» Task data:
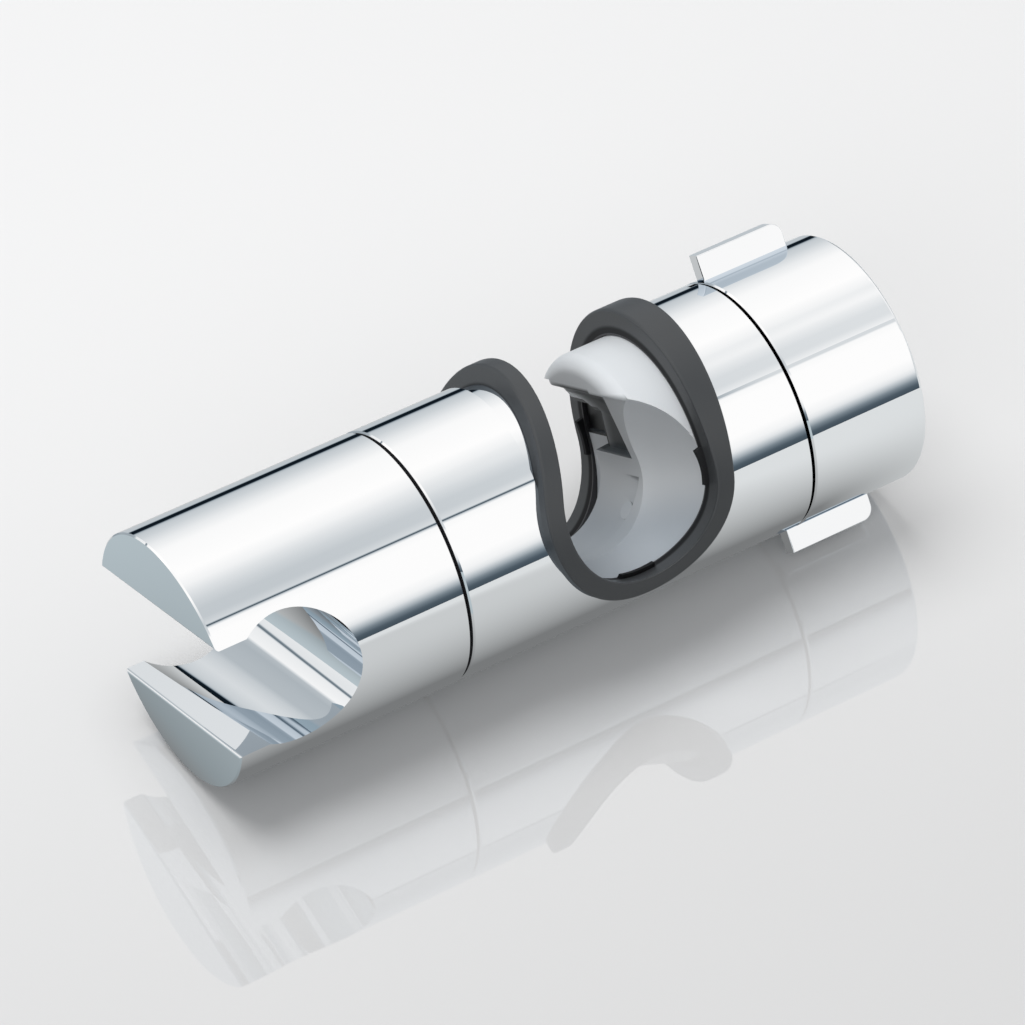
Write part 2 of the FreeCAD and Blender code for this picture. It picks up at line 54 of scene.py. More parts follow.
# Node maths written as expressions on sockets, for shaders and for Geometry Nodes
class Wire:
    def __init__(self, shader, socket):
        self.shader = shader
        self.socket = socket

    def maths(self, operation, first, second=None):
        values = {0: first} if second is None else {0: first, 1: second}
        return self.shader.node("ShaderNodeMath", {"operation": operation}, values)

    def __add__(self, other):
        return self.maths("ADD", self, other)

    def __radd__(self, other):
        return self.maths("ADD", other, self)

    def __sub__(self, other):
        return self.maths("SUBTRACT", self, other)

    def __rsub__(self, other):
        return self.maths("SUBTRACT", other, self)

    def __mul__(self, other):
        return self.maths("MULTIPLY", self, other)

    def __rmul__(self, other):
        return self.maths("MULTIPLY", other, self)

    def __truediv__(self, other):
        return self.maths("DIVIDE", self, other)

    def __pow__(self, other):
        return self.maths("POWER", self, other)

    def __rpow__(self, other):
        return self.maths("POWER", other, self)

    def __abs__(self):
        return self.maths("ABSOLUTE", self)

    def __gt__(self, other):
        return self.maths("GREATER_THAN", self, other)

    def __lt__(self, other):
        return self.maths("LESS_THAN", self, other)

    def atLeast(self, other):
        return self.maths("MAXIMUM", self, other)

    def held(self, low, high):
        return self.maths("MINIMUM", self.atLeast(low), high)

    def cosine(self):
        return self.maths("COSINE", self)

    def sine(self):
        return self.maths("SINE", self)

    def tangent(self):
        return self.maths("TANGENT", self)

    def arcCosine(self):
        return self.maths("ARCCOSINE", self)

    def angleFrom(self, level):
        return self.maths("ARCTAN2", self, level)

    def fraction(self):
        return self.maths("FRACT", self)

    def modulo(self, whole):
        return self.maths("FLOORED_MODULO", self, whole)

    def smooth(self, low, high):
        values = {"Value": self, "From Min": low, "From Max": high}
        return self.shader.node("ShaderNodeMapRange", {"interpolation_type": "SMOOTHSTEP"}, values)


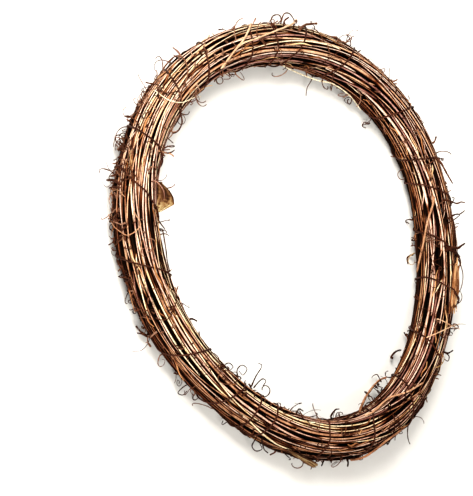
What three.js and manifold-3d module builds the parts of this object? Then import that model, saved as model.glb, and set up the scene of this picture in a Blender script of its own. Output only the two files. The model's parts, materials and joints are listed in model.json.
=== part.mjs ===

» Set task: Restate, word for word and with nothing added, the lines from the first line of the listing through the one where "self.socket = socket" stands.

» Solution:
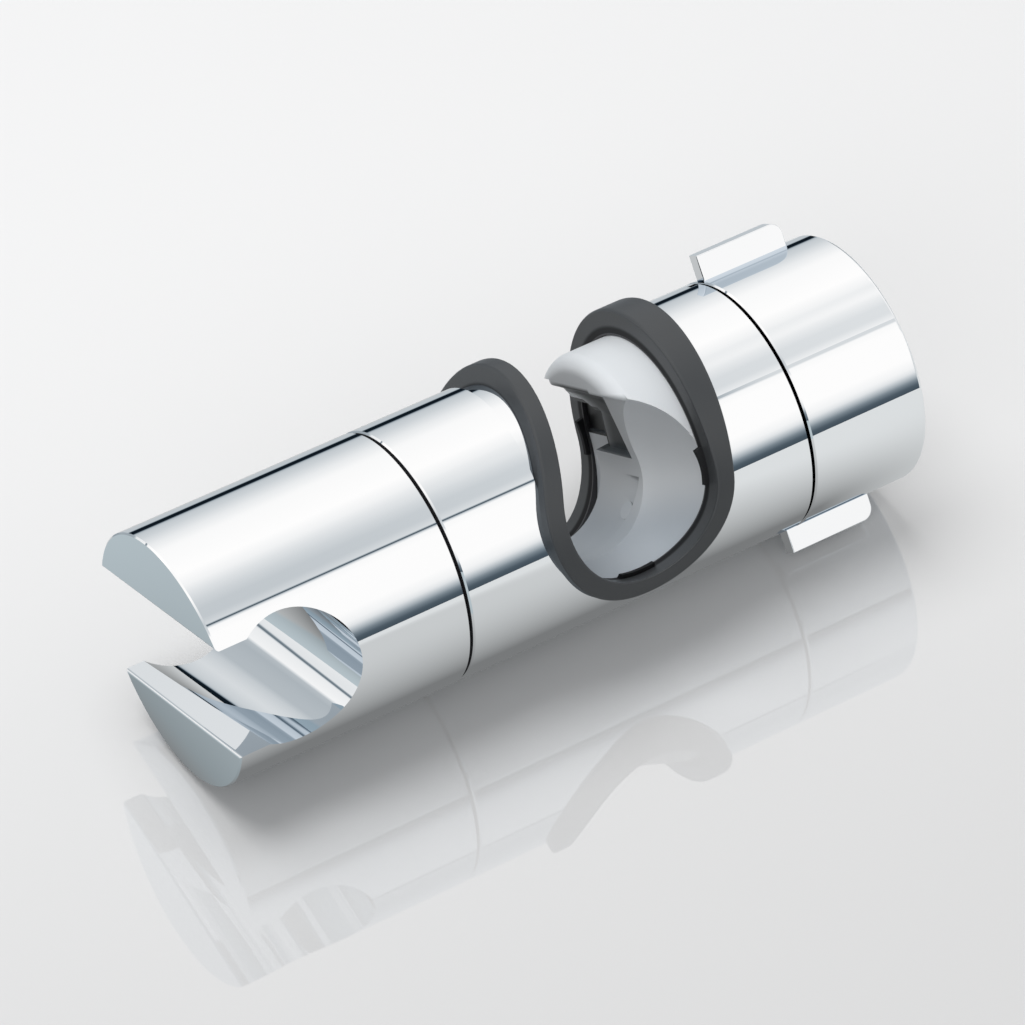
Write part 2 of the FreeCAD and Blender code for this picture. It picks up at line 54 of scene.py. More parts follow.
# Node maths written as expressions on sockets, for shaders and for Geometry Nodes
class Wire:
    def __init__(self, shader, socket):
        self.shader = shader
        self.socket = socket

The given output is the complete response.